The proposed ROS-based modular architecture consists of four modules
starting with the Visual-Perception, Intention Prediction, and the
Planning and Control Modules. The visual perception is further divided
into three sub-modules. First, pedestrian detection is responsible for
detecting the pedestrian and analyzing his state using motion and
looking classifiers. Secondly, the detection of the lane that is
responsible for analyzing the structured environment which helps in the
road state classifiers. The third sub-module aims to extract some
curvilinear localization states that are essential for the vehicle’s
motion planning and control. The intention prediction module is
integrated to capture the pedestrian’s intention to cross the road. In
this module, a comparative study is conducted between three different
data-driven sequential models. Each model is trained on the JAAD dataset
and different extracted features form the visual perception module.
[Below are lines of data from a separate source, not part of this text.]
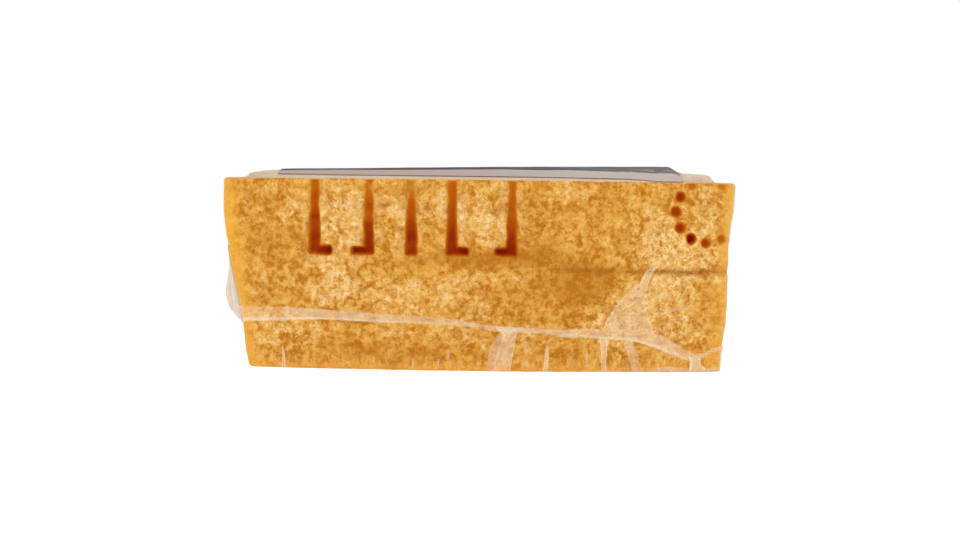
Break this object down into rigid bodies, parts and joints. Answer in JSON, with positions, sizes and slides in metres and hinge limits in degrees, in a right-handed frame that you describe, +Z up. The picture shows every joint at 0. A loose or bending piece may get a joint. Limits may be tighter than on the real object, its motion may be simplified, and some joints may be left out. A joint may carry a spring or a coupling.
{
  "type": "parmesan chunk",
  "caption": "Wedge of hard grating cheese with its stamped rind, tightly wrapped in clear film with a dark label on the upper face.",
  "frame": {"origin": "centre of the piece's box, on the lower cut face that it rests on", "axes": "+Z up, -Y out of the rind face, +Y towards the blunt tip, +X to the right when looking at the rind"},
  "size_m": [0.1383, 0.175, 0.0569],
  "materials": {
    "cheese": "amber natural rind with pale flecks, pale straw and granular on the cut faces",
    "film": "clear thin wrapping film, milky where it is folded and welded",
    "label": "dark printed label stuck on the film, with a pale front border"
  },
  "bodies": {
    "root": {"cheese": "cheese", "film": "film", "label": "label"}
  },
  "joints": []
}
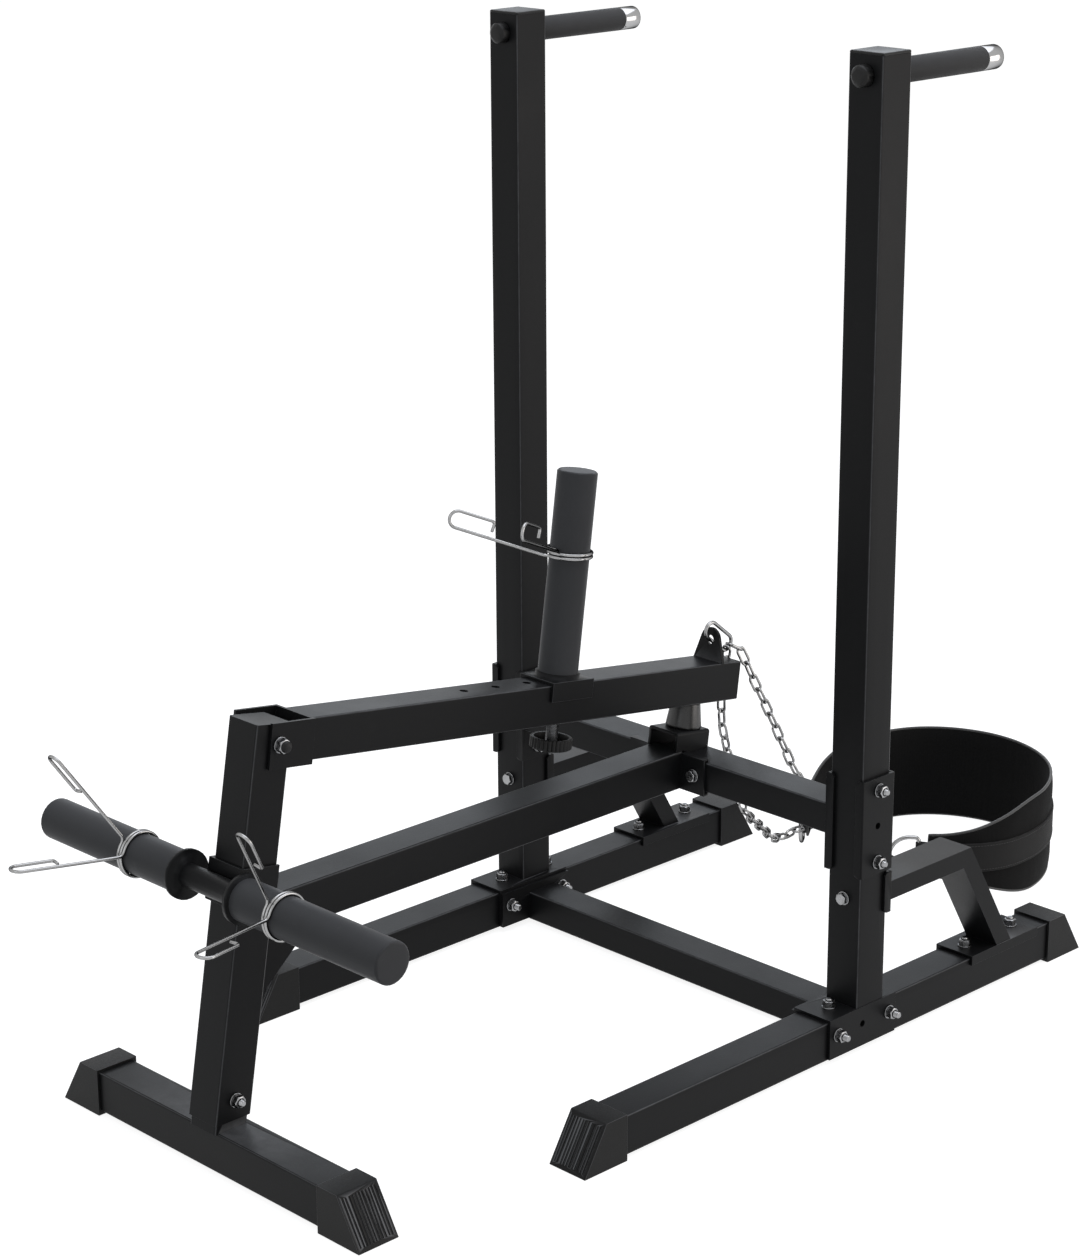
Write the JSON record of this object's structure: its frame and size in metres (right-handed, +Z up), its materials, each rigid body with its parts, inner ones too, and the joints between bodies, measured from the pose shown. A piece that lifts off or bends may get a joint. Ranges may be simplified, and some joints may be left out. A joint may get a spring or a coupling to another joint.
{
  "type": "dip station",
  "caption": "Dip station with a pinned lever arm, weight sleeve, storage bar with spring collars, and a belt on chains",
  "frame": {"origin": "centre of the footprint's bounding box, on the floor", "axes": "+Z up; +Y from the leaning post and storage bar towards the dip handles' free ends and the belt; +X to the right as seen from the post's side"},
  "size_m": [0.6776, 1.6502, 1.2338],
  "materials": {
    "black_powder_coat": "satin black powder coat on steel tube and plate",
    "black_rubber": "matte black rubber",
    "black_plastic": "satin black plastic",
    "zinc_steel": "bright zinc plated steel",
    "bright_steel": "bright plated steel wire",
    "chrome": "polished chrome plate",
    "foam_grip": "matte black grip sleeve",
    "belt_fabric": "black padded fabric with a woven strap"
  },
  "bodies": {
    "frame": {"front_foot": "black_powder_coat", "base_rail_left": "black_powder_coat", "base_rail_right": "black_powder_coat", "lower_cross_tube": "black_powder_coat", "upright_left": "black_powder_coat", "upright_right": "black_powder_coat", "mid_crossbar": "black_powder_coat", "outer_channel_left": "black_powder_coat", "outer_channel_right": "black_powder_coat", "rear_brace_left": "black_powder_coat", "rear_brace_right": "black_powder_coat", "front_post": "black_powder_coat", "storage_bar": "black_powder_coat", "centre_beam": "black_powder_coat", "bumper_bracket": "black_powder_coat", "front_foot_shoe_left": "black_rubber", "front_foot_shoe_right": "black_rubber", "rail_front_shoe_left": "black_rubber", "rail_front_shoe_right": "black_rubber", "rail_rear_shoe_left": "black_rubber", "rail_rear_shoe_right": "black_rubber", "rubber_bumper": "black_rubber", "upright_cap_left": "black_plastic", "upright_cap_right": "black_plastic", "handle_plug_left": "black_plastic", "handle_plug_right": "black_plastic", "pivot_bolt": "zinc_steel", "post_foot_bolt": "zinc_steel", "storage_bolt": "zinc_steel", "beam_bolt_left": "zinc_steel", "beam_bolt_right": "zinc_steel", "crossbar_bolt_lower_left": "zinc_steel", "crossbar_bolt_lower_right": "zinc_steel", "crossbar_bolt_upper_left": "zinc_steel", "crossbar_bolt_upper_right": "zinc_steel", "brace_bolt_left": "zinc_steel", "brace_bolt_right": "zinc_steel", "foot_stud_front_left": "zinc_steel", "foot_stud_front_right": "zinc_steel", "foot_stud_rear_left": "zinc_steel", "foot_stud_rear_right": "zinc_steel", "handle_tube_left": "chrome", "handle_tube_right": "chrome", "handle_grip_left": "foam_grip", "handle_grip_right": "foam_grip"},
    "lever": {"lever_arm": "black_powder_coat", "weight_sleeve": "black_powder_coat"},
    "knob": {"sleeve_knob": "black_plastic"},
    "storage_collar_left": {"storage_collar_left": "bright_steel"},
    "storage_collar_right": {"storage_collar_right": "bright_steel"},
    "sleeve_collar": {"sleeve_collar": "bright_steel"},
    "belt": {"hook_link": "bright_steel", "chain_left": "bright_steel", "chain_right": "bright_steel", "belt_ring_left": "bright_steel", "belt_ring_right": "bright_steel", "belt_pad": "belt_fabric", "belt_strap": "belt_fabric"}
  },
  "joints": [
    {"name": "lever_hinge", "type": "hinge", "parent": "frame", "child": "lever", "pos_m": [-0.00375, -0.59414, 0.503], "axis": [1, 0, 0], "range_deg": [0, 30]},
    {"name": "knob_turn", "type": "hinge", "parent": "lever", "child": "knob", "pos_m": [-0.00375, -0.13422, 0.43795], "axis": [0, 0.14, 0.9901], "continuous": true},
    {"name": "storage_collar_slide_left", "type": "slide", "parent": "frame", "child": "storage_collar_left", "axis": [-1, 0, 0], "range_m": [-0.075, 0.15]},
    {"name": "storage_collar_slide_right", "type": "slide", "parent": "frame", "child": "storage_collar_right", "axis": [1, 0, 0], "range_m": [-0.055, 0.17]},
    {"name": "sleeve_collar_slide", "type": "slide", "parent": "lever", "child": "sleeve_collar", "axis": [0, 0.14, 0.9901], "range_m": [-0.135, 0.09]},
    {"name": "belt_hinge", "type": "hinge", "parent": "lever", "child": "belt", "pos_m": [-0.00375, 0.14778, 0.45059], "axis": [1, 0, 0], "range_deg": [0, 60]}
  ]
}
It
is observed that the proposed GRU model obtained 86% average f1-score,
and can predict a pedestrian’s intention three seconds before crossing.
In order to control the maneuver of the vehicle, the
Proportional-Integral (PI) controller is implemented for longitudinal
velocity control to brake the vehicle to avoid collision with the
pedestrian, and a Linderoth controller is used to control the lateral
motion of the vehicle. Finally, this work is verified on a 1:4 scaled
real vehicle to ensure the applicability of implementing this work in
real hardware.